The elimination of the SALT deduction would disproportionately offset the other provisions of the tax cut in New York and New Jersey. New Jersey has the fifth highest marginal income tax rate in the country and New York the eighth highest. Meanwhile New Jersey also has the highest property tax rates in the country and New York has the eleventh highest rates. The think tank New Jersey Policy Perspective calculated that 1.8 million New Jersey households deducted a cumulative $17 billion in state income or sales taxes from their federal taxes, while 1.6 million New Jersey households deducted $14.9 billion in local property taxes. Eliminating the SALT deduction would skew the benefits of the tax cut to low tax states and could result in tax increases for many households.
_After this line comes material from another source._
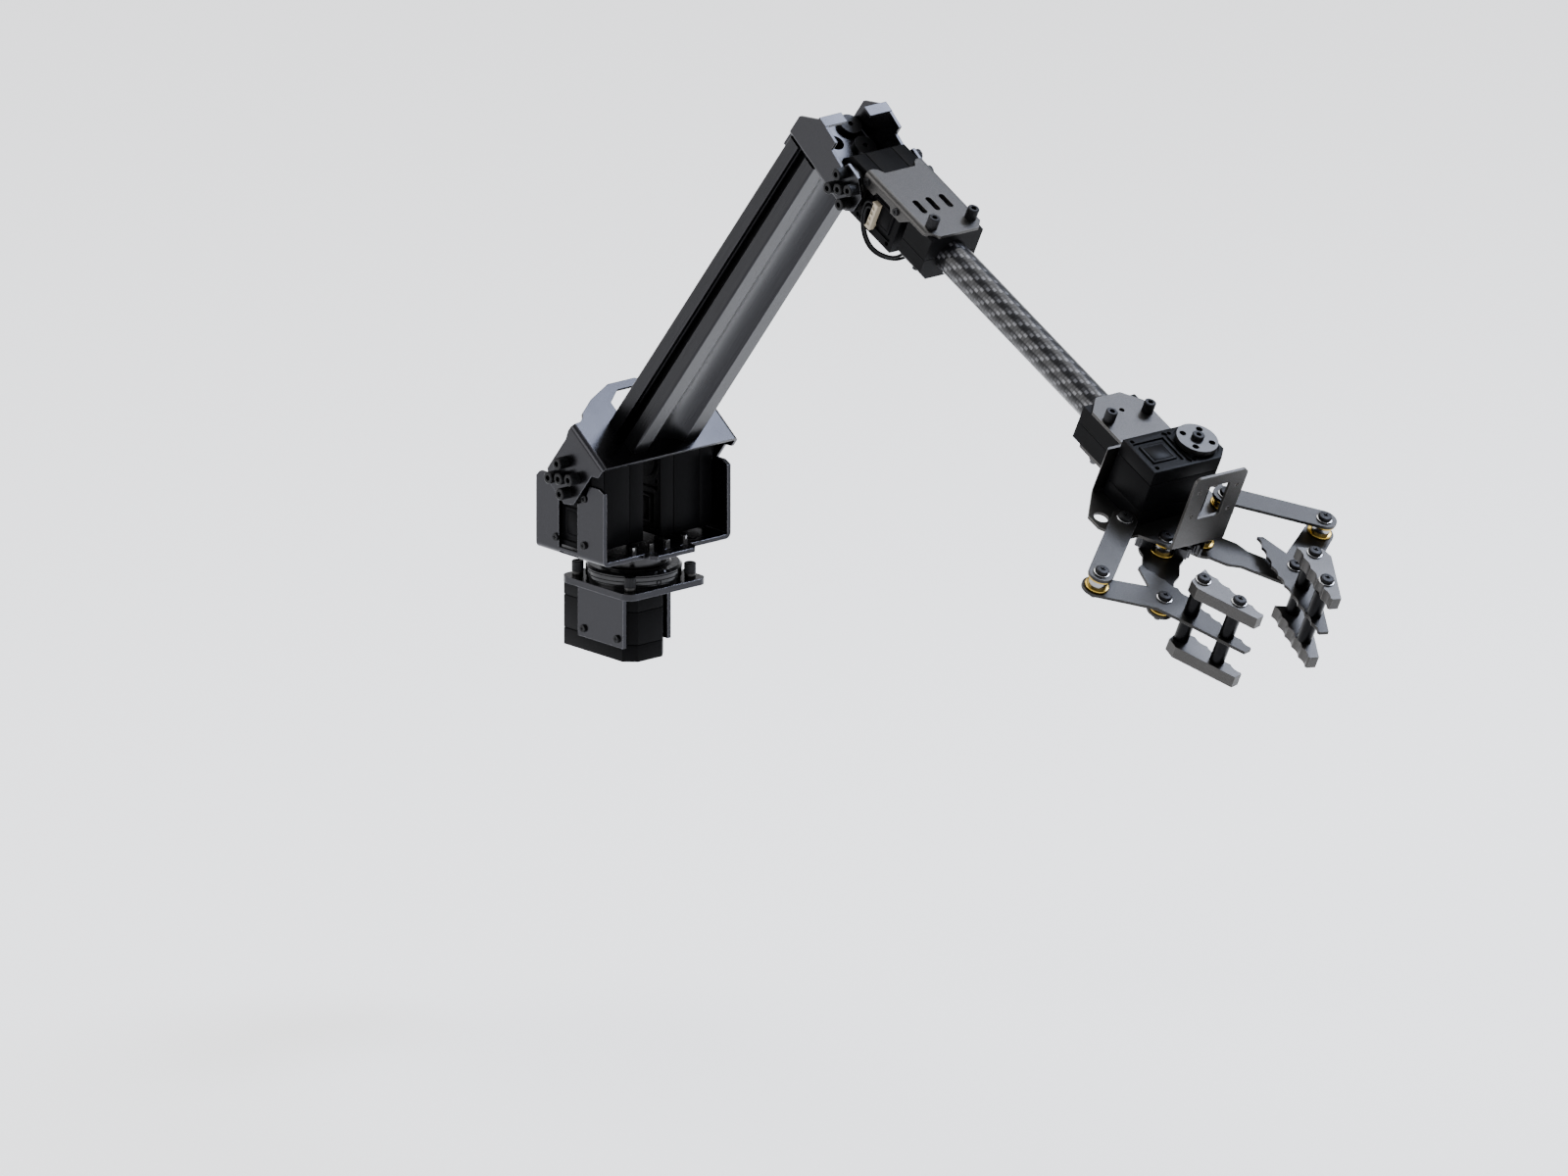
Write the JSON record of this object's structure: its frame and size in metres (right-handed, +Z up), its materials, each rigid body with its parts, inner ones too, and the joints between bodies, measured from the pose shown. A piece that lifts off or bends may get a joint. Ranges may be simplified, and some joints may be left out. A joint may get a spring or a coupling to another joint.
{
  "type": "robot arm",
  "caption": "Deck-mounted robot arm: servo turret, extrusion upper arm, carbon tube forearm and a geared linkage gripper with toothed fingers",
  "frame": {"origin": "centre of the deck bolt square, on the flange's top face where it meets the deck's level", "axes": "+X is the way the arm reaches at rest, +Y its left side, +Z up"},
  "size_m": [0.4922, 0.1474, 0.2892],
  "materials": {
    "satin_sheet": "satin near-black coat on bent sheet",
    "servo_plastic": "fine-grained black moulded case",
    "black_screw": "black oxide steel",
    "ring_chrome": "polished",
    "pillar_chrome": "polished",
    "horn_satin": "light grey satin disc",
    "anodised": "black anodised, satin",
    "grey_plate": "dark grey fine-grained coat",
    "clamp_black": "black",
    "carbon": "glossy carbon weave",
    "steel_nut": "bright",
    "bush_brass": "turned, bright",
    "plug_beige": "beige moulded plug",
    "wire_black": "black insulation",
    "gear_steel": "dark machined teeth",
    "jaw_dark": "dark grey satin",
    "column_black": "black anodised"
  },
  "bodies": {
    "base": {"pan_bracket": "satin_sheet", "pan_servo": "servo_plastic", "pan_servo_screws": "black_screw", "ring_housing": "ring_chrome"},
    "turret": {"pan_horn": "horn_satin", "ring_hub": "ring_chrome", "turret_bracket": "satin_sheet", "turret_tab_screws": "black_screw", "hub_screws": "black_screw", "right_shoulder_servo": "servo_plastic", "left_shoulder_servo": "servo_plastic", "turret_pillars": "pillar_chrome"},
    "upper_arm": {"shoulder_horns": "horn_satin", "shoulder_hood": "satin_sheet", "shoulder_horn_screws": "black_screw", "upper_arm_extrusion": "anodised", "extrusion_screws": "black_screw", "elbow_bracket": "satin_sheet", "elbow_horns": "horn_satin", "elbow_horn_screws": "black_screw"},
    "forearm": {"elbow_servo": "servo_plastic", "forearm_bracket": "grey_plate", "forearm_servo_screws": "black_screw", "upper_tube_clamp": "clamp_black", "lower_tube_clamp": "clamp_black", "forearm_tube": "carbon", "upper_wrist_clamp": "clamp_black", "lower_wrist_clamp": "clamp_black", "wrist_bracket": "grey_plate", "clamp_screws": "black_screw", "forearm_nuts": "steel_nut", "gripper_frame": "grey_plate", "frame_tab_screws": "black_screw", "gripper_servo": "servo_plastic", "frame_screws": "black_screw", "frame_bushes": "bush_brass", "cable_plug": "plug_beige", "outer_elbow_wire": "wire_black", "inner_elbow_wire": "wire_black"},
    "gripper_drive": {"gripper_horns": "horn_satin", "drive_gear": "gear_steel", "drive_gear_screws": "black_screw"},
    "right_swing": {"right_gear": "gear_steel", "right_crank": "grey_plate"},
    "right_steer": {"right_link": "grey_plate"},
    "right_finger": {"right_finger_plate": "grey_plate", "right_jaws": "jaw_dark", "right_jaw_columns": "column_black", "right_finger_screws": "black_screw", "right_finger_bushes": "bush_brass", "right_finger_nuts": "steel_nut"},
    "left_swing": {"left_gear": "gear_steel", "left_crank": "grey_plate"},
    "left_steer": {"left_link": "grey_plate"},
    "left_finger": {"left_finger_plate": "grey_plate", "left_jaws": "jaw_dark", "left_jaw_columns": "column_black", "left_finger_screws": "black_screw", "left_finger_bushes": "bush_brass", "left_finger_nuts": "steel_nut"}
  },
  "joints": [
    {"name": "base_yaw", "type": "hinge", "parent": "base", "child": "turret", "pos_m": [0, 0, 0], "axis": [0, 0, 1], "range_deg": [-180, 180]},
    {"name": "shoulder_pitch", "type": "hinge", "parent": "turret", "child": "upper_arm", "pos_m": [0, 0, 0.054], "axis": [0, 1, 0], "range_deg": [-100, 32]},
    {"name": "elbow_pitch", "type": "hinge", "parent": "upper_arm", "child": "forearm", "pos_m": [0.16855, 0, 0.22302], "axis": [0, 1, 0], "range_deg": [-80, 68]},
    {"name": "gripper_close", "type": "hinge", "parent": "forearm", "child": "right_swing", "pos_m": [0.38057, -0.012, 0.10278], "axis": [0.4462, 0, 0.8949], "range_deg": [-20, 21]},
    {"name": "left_swing", "type": "hinge", "parent": "forearm", "child": "left_swing", "pos_m": [0.38057, 0.012, 0.10278], "axis": [0.4462, 0, 0.8949], "range_deg": [-22, 21]},
    {"name": "gripper_drive", "type": "hinge", "parent": "forearm", "child": "gripper_drive", "pos_m": [0.35909, 0.012, 0.11349], "axis": [0.4462, 0, 0.8949], "range_deg": [-21, 22]},
    {"name": "right_steer", "type": "hinge", "parent": "forearm", "child": "right_steer", "pos_m": [0.37224, -0.0304, 0.11252], "axis": [0.4462, 0, 0.8949], "range_deg": [-21, 22]},
    {"name": "left_steer", "type": "hinge", "parent": "forearm", "child": "left_steer", "pos_m": [0.37224, 0.0304, 0.11252], "axis": [0.4462, 0, 0.8949], "range_deg": [-22, 21]},
    {"name": "right_finger", "type": "hinge", "parent": "right_swing", "child": "right_finger", "pos_m": [0.4102, -0.0393, 0.08577], "axis": [0.4462, 0, 0.8949], "range_deg": [-15, 14]},
    {"name": "left_finger", "type": "hinge", "parent": "left_swing", "child": "left_finger", "pos_m": [0.4102, 0.0393, 0.08577], "axis": [0.4462, 0, 0.8949], "range_deg": [-14, 15]}
  ],
  "couplings": [
    {"joint": "left_swing", "follows": "gripper_close", "ratio": -1},
    {"joint": "gripper_drive", "follows": "gripper_close", "ratio": 1},
    {"joint": "right_steer", "follows": "gripper_close", "ratio": 0.99},
    {"joint": "left_steer", "follows": "gripper_close", "ratio": -0.99},
    {"joint": "right_finger", "follows": "gripper_close", "ratio": -0.68},
    {"joint": "left_finger", "follows": "gripper_close", "ratio": 0.68}
  ]
}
The federal tax code is a complex and capricious beast and both political parties have attempted to simplify and reform ever since the last real tax reform in 1986. Instead the tax code has gotten more complex and laden with provisions that attempt to achieve social policy outcomes through tax policy, but can end up in a potpourri of deductions and credits that interact with and at times offset each other. The proposals currently on the table are a rushed single-party effort that would result in a tax cut, but not real tax reform as the bills themselves are a mishmash that leave much of the complexity in place and whose provisions phase out after ten years. The MID may survive in its current form or face a small reduction in the limit. The SALT deduction looks to be more at risk since it is included in both bills. Eliminating the SALT deduction is undeniably progressive as only high-income households that itemize their deductions claim it. However it also raises the federal tax burden in higher cost of living areas, a change that could incentivize people to relocate to lower cost of living jurisdictions over time.

chart: income, home values and tax burdens by state
Table 2

[1] See Walczak, Jared, “The State and Local Tax Deduction: A Primer”, The Tax Foundation, March 15, 2017.

[2] Albouy, David, “The Unequal Geographic Burden of Federal Taxation,” Journal of Political Economy, vol. 117, 2009.